Espresso is a lot of flavor in a
very small cup. Espresso is not just a beverage—it is not
going to quench your thirst. It is an experience, a relaxed
moment in a hectic day or the final tasting note at the end of
a memorable meal. Dr. Ernesto Illy, who has dedicated his life
to the pursuit of a perfect cup of espresso says, "A one
ounce cup of perfectly brewed espresso provides an intense
aroma and flavor experience, but no calories—it's a
guilt-free indulgence."
Espresso Myths
Exposed
Espresso coffee, while apparently
a simple drink, is in reality a complex product. It is derived
from 1500 chemical substances (800 volatile and 700 soluble).
When prepared correctly it involves 13 independent chemical
and physical variables. There are many myths and
misconceptions surrounding espresso. We'd like to debunk a few
of them.
Myth #1:
Espresso carries more of a caffeine jolt than regular brewed
coffee.
FALSE: The
illycaffe blend is obtained by carefully selecting from
different sources the best Arabica beans, which have a richer
taste and a lower caffeine content than the lesser prized (and
less expensive) Robusta beans. Because a cup of espresso takes
no more than 30 seconds to brew, less caffeine is extracted
than in drip coffee—which takes anywhere from 5 to 7
minutes.
Myth #2: Lemon
peel is the proper garnish for a cup of espresso
FALSE: Lemon
peel is not traditional in Italy. It is used to counteract the
taste of over-roasted, bitter espresso. The oil in the peel
blocks the bitterness. There is no need for lemon peel in a
proper cup of espresso.
Myth #3: Bigger
is better
FALSE: Large
cups don't do espresso justice. The proper portion of espresso
is one ounce, and the cup should be very small so that it
holds the heat. Thick china cups are preferred. Large cups
dissipate the heat and the crema (foam) which carries the
aroma in a fine cup of espresso.
Myth #4: The
darker the roast, the better the espresso.
FALSE:
Over-roasted coffee loses all its complex flavors—they go up
the chimney and leave you only with bitterness. Illy carefully
roasts its coffee to the optimum level to bring out all the
flavors inherent in the bean. illycaffè purchases only
arabica beans for its blend and sorts the beans using
electronic instruments which evaluate the color and
automatically reject beans that are either too green or
overripe. About 50 coffee beans are needed to produce one cup
of espresso, and only one bad bean can ruin its flavor. In
order to better balance the aroma, illycaffè prepares the
blend from nine different lots of arabica before roasting and
uses an air-cooling system versus the more common
water-cooling system.
Myth #5: Put
your coffee for espresso in the freezer for freshness.
FALSE: Freezing
the coffee coagulates the natural oils contained in the bean.

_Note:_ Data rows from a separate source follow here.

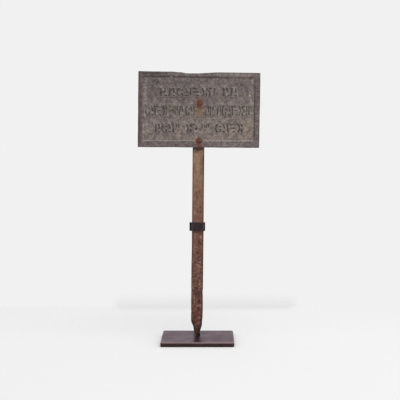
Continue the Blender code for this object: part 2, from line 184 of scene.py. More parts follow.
@dataclass(frozen=True)
class Lean:
    """A local frame that leans about Y, so that its top goes towards +X."""

    x: float
    y: float
    z: float
    angle: float

    def place(self, across: np.ndarray, depth: np.ndarray, up: np.ndarray) -> np.ndarray:
        """World places: across and up turned by the angle, and depth taken off Y.

        Args:
            across: Distances to the right.
            depth: Distances out of the front.
            up: Distances upward.

        Returns:
            Places, with the last dimension of three.
        """
        across, depth, up = np.broadcast_arrays(across, depth, up)
        c, s = math.cos(self.angle), math.sin(self.angle)
        x = self.x + across * c + up * s
        z = self.z - across * s + up * c
        return np.stack((x, self.y - depth, z), axis=-1)

    def local(self, x: float, z: float) -> tuple[float, float]:
        """A world place in this frame, which undoes place.

        Args:
            x: The world place's X.
            z: The world place's Z.

        Returns:
            The distances across and up.
        """
        c, s = math.cos(self.angle), math.sin(self.angle)
        x, z = x - self.x, z - self.z
        return x * c - z * s, x * s + z * c


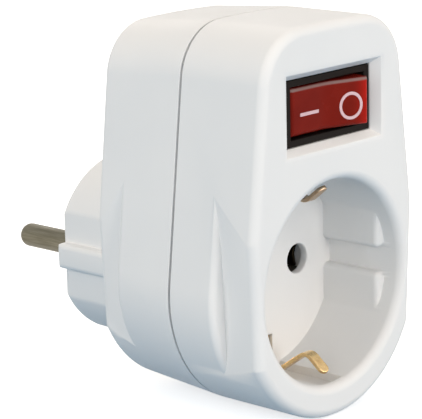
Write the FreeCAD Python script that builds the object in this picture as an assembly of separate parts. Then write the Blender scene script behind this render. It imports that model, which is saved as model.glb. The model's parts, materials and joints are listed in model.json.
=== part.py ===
import FreeCAD, Part
import math
import os
from FreeCAD import Vector

# Switched socket adapter: an earthed plug on the back of a two-part housing, a socket of the
# same system on the front and a lit rocker switch above the socket.
# Millimetres. The origin is the centre of the plug's engagement face. +Y runs along the pins,
# towards the wall, +Z is up and +X is to the right when the socket is seen from the front.

# Plug, to the sizes of the round 16 A earthed system
plug_length = 17.5
plug_radius = 18.5
plug_flat = 16.5
plug_rib_width = 5.3
plug_edge_round = 1.6
face_wall = 3.0
nose_wall = 2.0
pin_radius = 2.4
pin_length = 18.5
pin_spacing = 19.0
pin_tip_round = 2.0
pin_clearance = 0.03
pin_boss_radius = 4.3
pin_boss_length = 6.0
pin_shank_radius = 2.8
pin_collar_radius = 3.6
pin_collar_length = 1.4
pin_tenon_radius = 1.5
pin_head_radius = 2.0
pin_head_length = 0.7

# Housing, seen from the front: a round bottom, sides that lean inwards and a crowned top
rear_depth = 20.0
front_depth = 20.5
bottom_radius = 25.0
bottom_drop = 26.3
top_height = 50.2
side_lean_deg = 6.8
corner_radius = 11.0
crown_radius = 263.0
rear_draw_sides = 0.3
rear_draw_ends = 1.5
wall = 2.2
front_wall = 2.4
rear_wall = 2.0
front_round = 1.9
rear_round = 1.2
seam_gap = 0.5
lip_height = 2.0
lip_thickness = 1.0
lip_clearance = 0.1

# Grip: flat cuts on both sides, deepest where they end, that leave a raised band across the seam
grip_top = 18.5
grip_bottom = -14.5
grip_relief = 1.4
band_from_front = 9.3
band_from_rear = 5.7
band_round = 1.4

# Socket well
well_radius = 19.95
well_depth = 18.0
well_wall = 1.6
floor_thickness = 1.8
mouth_round = 1.8
pad_half_gap = 17.4
pad_from_front = 4.3
pad_edge_round = 1.1
groove_width = 5.0
groove_reach = 19.4
pin_hole_radius = 2.95
pin_hole_chamfer = 0.3
clip_channel_width = 7.0
clip_channel_reach = 21.3
clip_channel_from_front = 2.2
clip_channel_wall = 1.5
clip_slot_start = 13.6
clip_slot_clearance = 0.3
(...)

In an espresso, those oils emulsify producing the wonderful
body and satisfying mouthful of this special cup of coffee.
Myth #6:
Espresso is hard to prepare.
TRUE AND FALSE:
Traditional espresso preparation is complicated unless you are
properly trained. That is why Dr. Ernesto Illy and his team
developed the E.S.E. system. Their objective was to find a way
to create a perfect cup of espresso—a happy outcome of that
quest was a method that was also convenient and simple. So
simple, in fact, that Dr. Illy's 4 year old granddaughter
proudly prepares her grandfather a perfect cup of espresso
when he comes to visit using the E.S.E. system.